L’affaire passe depuis le début de la semaine à Porto – Novo et, certains le qualifie de procès hors norme parce qu’il met au devant de la scène, certains barons de la politique au Bénin.
Il a fallu attendre huit années, et vivre de nombreux reports pour connaître enfin ce dénouement. Finalement, le procès ICC - Services, encore appelée affaire Madoff béninoise, s’est ouvert devant la cour de répression des infractions économiques et du tourisme (CRIET).
On parle de 150 000 victimes et de plus de 150 milliards de francs CFA spoliés dans cette affaire qui met en cause, dix personnes poursuivies pour association de malfaiteurs, escroquerie, exercice illégal d’activités bancaires et corruption. Parmi les accusés, Guy Aplogan, président directeur général de ICC-Services (Investment Consultancy and Computering Services), soupçonné d’avoir chapeauté un système de fonctionnement de la structure de 2006 à 2010.
De quoi s’agit –il ?
C’est un véritable système de Ponzi qui a permis de rémunérer des investissements des clients, à travers les fonds obtenus auprès des nouveaux entrants dans lequel les épargnants béninois étaient attirés avec la promesse alléchante de taux d’intérêts mirobolants estimés entre 100 et 300%. La thèse qui se dessine est celle de la distribution régulière des pots-de-vin, qui a permis au système ICC-Services de perdurer dans le temps et à ses promoteurs d’exercer en toute illégalité et en toute impunité de 2006 à 2010.
Le pays entier ne parle plus que de ce procès. Et les premières audiences ont été riches, déjà, en révélations toutes plus fracassantes les unes que les autres. Les accusés et témoins qui se succèdent à la barre ne cessent d’évoquer la grande collusion qui aurait existé entre les responsables de IIC - Services et, le régime de l’ancien président Thomas Boni Yayi.

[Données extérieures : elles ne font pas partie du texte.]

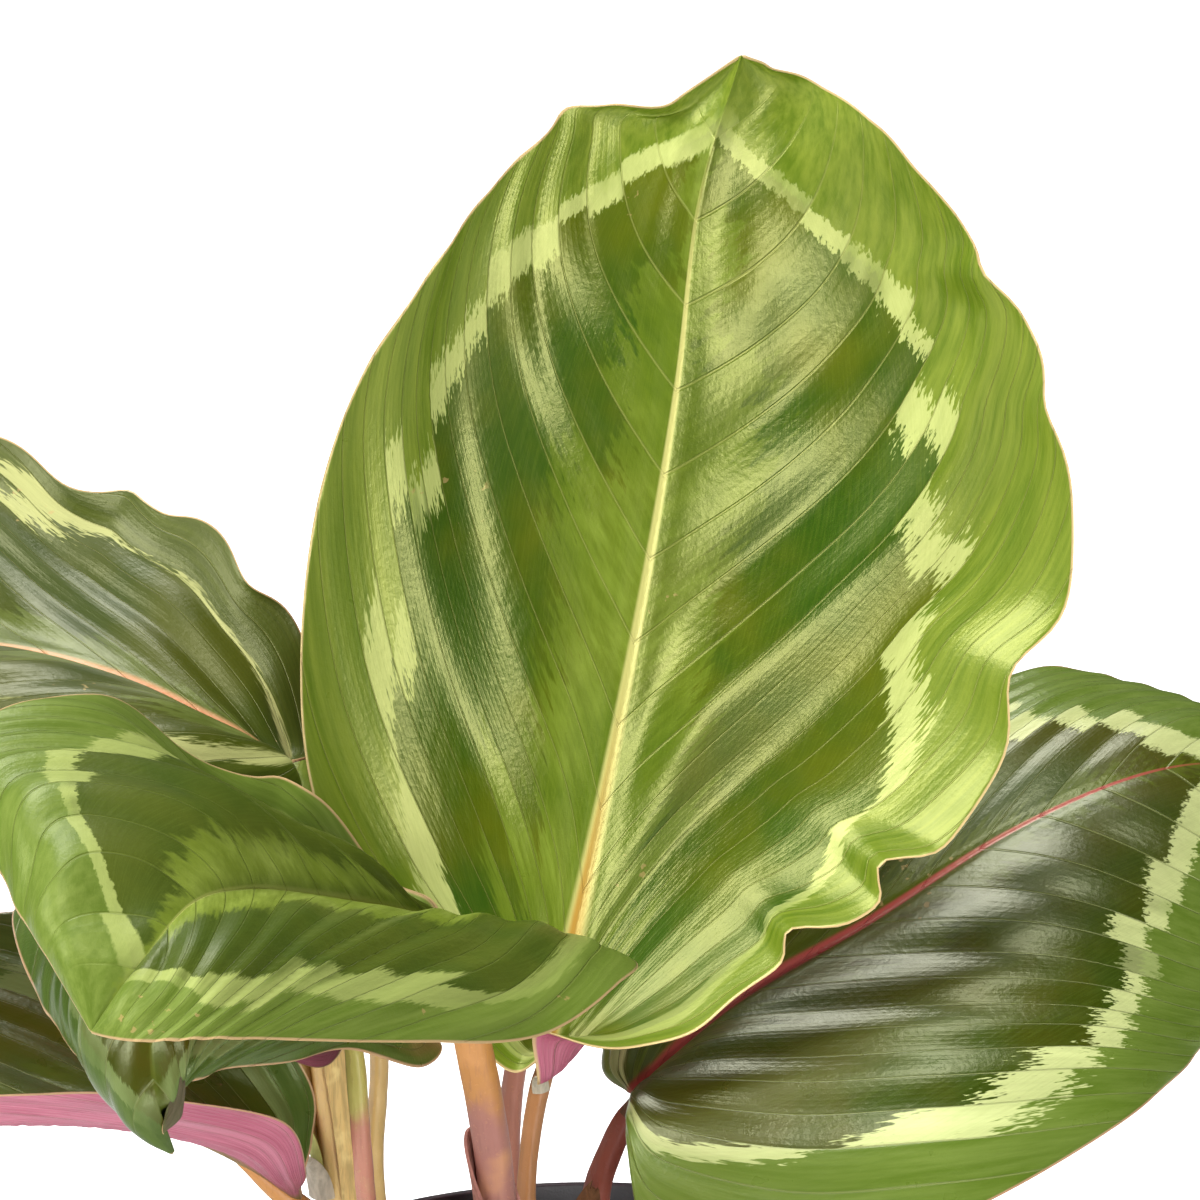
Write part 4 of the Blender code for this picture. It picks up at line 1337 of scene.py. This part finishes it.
def papery_material(name, tone, streaks=1100.0):
    """Dry papery tissue with fibres along it, paler at places."""
    look, graph, shader = new_material(name, specular=0.3)
    place = graph.place()
    fibre = graph.noise(graph.drawn_out(place, 0.08), streaks, 3.0, 0.65)
    cloud = graph.noise(place, 260.0, 3.0)
    color = graph.blend(graph.rise(fibre, 0.35, 0.65), tinted(tone, 0.7), tone)
    color = graph.blend(graph.times(graph.rise(cloud, 0.5, 0.72), 0.7), color, tinted(tone, 1.3, 0.05))
    feed_look(graph, shader, color, graph.span(cloud, 0.5, 0.8), fibre, 0.00025)
    return look


def sheath_piece(name, sizes, form, wall):
    """A slit tube round a stalk, whose open top edge slants down to the slit."""
    line = Line(sizes["stalk"])
    half_gap = form["gap"] / 2
    turns = np.radians(form["opens"] + np.linspace(half_gap, 360 - half_gap, SHEATH_TURNS))
    rows = []
    for climb in np.linspace(0, 1, SHEATH_RINGS):
        ring = []
        for turn in turns:
            near_slit = (1 + math.cos(turn - math.radians(form["opens"]))) / 2
            share = form["first"] + climb * (form["last"] - form["slant"] * near_slit - form["first"])
            forward = line.tangent(share, 0.03)
            sideways = unit(np.array([1.0, 0.0, 0.0]) - forward * forward[0])
            other = np.cross(forward, sideways)
            radius = float(through(sizes["radius"], share)) + SHEATH_GAP + form["flare"] * climb**6
            radius += SLIT_CURL * near_slit**8 * climb
            ring.append(line.at(share) + (sideways * math.cos(turn) + other * math.sin(turn)) * radius)
        rows.append(ring)
    look = papery_material(f"{name}_sheath", tinted(STALK_TONES[form["tone"]], 1.05), 1500.0)
    return thick_sheet(f"sheath_{name}", np.array(rows), wall, look)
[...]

Devant les juges, Guy Aplogan, directeur général d’ICC-Services, s’est montré calme et serein : « Nous n’avons jamais eu de problème pour payer nos clients avant la crise », a-t-il assuré. Et lorsqu’il a été interrogé sur les raisons de la cessation de paiement de ses clients, Guy Aplogan a lancé que la question devait être posée à l’ancien président, Thomas Boni Yayi, car lui-même n’était pas en mesure de répondre.
Le patron d’ICC-Services a poursuivi en affirmant qu’« au moment de la crise, des hommes sont venus en hélicoptère au domicile d’Emile Tégbénou, l’un des responsables de la société, pour récupérer des coffres contenants pas moins de 27 milliards de francs CFA… ».

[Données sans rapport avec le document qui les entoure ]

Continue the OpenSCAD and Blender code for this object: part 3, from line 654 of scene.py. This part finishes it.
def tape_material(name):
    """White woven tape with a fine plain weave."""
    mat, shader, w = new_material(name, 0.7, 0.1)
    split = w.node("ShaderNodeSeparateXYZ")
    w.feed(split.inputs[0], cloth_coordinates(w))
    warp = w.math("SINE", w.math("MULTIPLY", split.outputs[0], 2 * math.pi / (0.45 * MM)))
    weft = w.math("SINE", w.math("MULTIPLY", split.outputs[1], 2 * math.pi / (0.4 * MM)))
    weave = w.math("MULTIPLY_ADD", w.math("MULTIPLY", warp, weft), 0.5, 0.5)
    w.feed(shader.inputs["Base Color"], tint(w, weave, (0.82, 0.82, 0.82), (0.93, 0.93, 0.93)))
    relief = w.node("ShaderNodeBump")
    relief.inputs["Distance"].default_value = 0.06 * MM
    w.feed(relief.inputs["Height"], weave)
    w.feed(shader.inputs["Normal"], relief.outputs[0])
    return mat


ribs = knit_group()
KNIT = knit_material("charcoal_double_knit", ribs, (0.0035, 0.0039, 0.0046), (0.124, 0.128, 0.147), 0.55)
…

Interrogé sur des dons de véhicules à plusieurs autorités administratives et politiques, Guy Aplogan a botté en touche, affirmant n’avoir jamais offert de véhicule et que, si don il y a eu, cela ne pouvait provenir que de l’un de ses collaborateurs.
Le deuxième à répondre aux questions des juges, c’est Emile Tégbénou, considéré par l’accusation comme l’un des cerveaux du système mis en place par ICC-Services. Il a été invité à donner sa version des faits, par rapport à l’origine des 27 milliards de francs CFA : « Je conservais cinq coffres chez moi, parce que j’ai une sainte horreur des tracasseries banquières. Ces 27 milliards provenaient d’investissements personnels dans le BTP, les forages et la location de véhicules… ».
Au détour de son audition, Emile Tégbénou a même affirmé que le ministère de l’Économie et des Finances lui devait encore 27 millions de F CFA pour un contrat de location de véhicules.
Lorsqu’il a abordé sa relation avec Thomas Boni Yayi, Emile Tégbénou a affirmé que : « Le Président de la République m’a demandé de trouver du travail à l’un de ses frères, Abou Salomon Yayi… ».
Des propos qui reflètent l’effectivité des faits, a assuré son avocat, Me Hervé Gbaguidi : « Le pouvoir en place est une puissance qui permet d’accorder des facilités aux hommes d’affaires et, en retour, les hommes d’affaires aussi accordent des facilités financières au pouvoir, ce qui fait que la balance est équilibrée ».
L’ancien procureur général auprès de la cour d’appel de Cotonou, Georges Constant Amoussou, a lui aussi été appelé à la barre, d’où il a affirmé que Thomas Boni Yayi et son Premier ministre d’alors, Pascal Irénée Koupaki, étaient les véritables têtes pensantes de la nébuleuse ICC-Services, évoquant même l’existence d’un pacte entre les deux hommes pour se maintenir au pouvoir.
Dans les jours qui viennent, d’anciens ministres, des hauts fonctionnaires et des responsables de la sécurité et des renseignements à l’époque des faits doivent témoigner devant la Criet. De quoi sustenter l’appétit pour les révélations et les rebondissements d’audience que les huit années de procédures avant le procès ont suscité.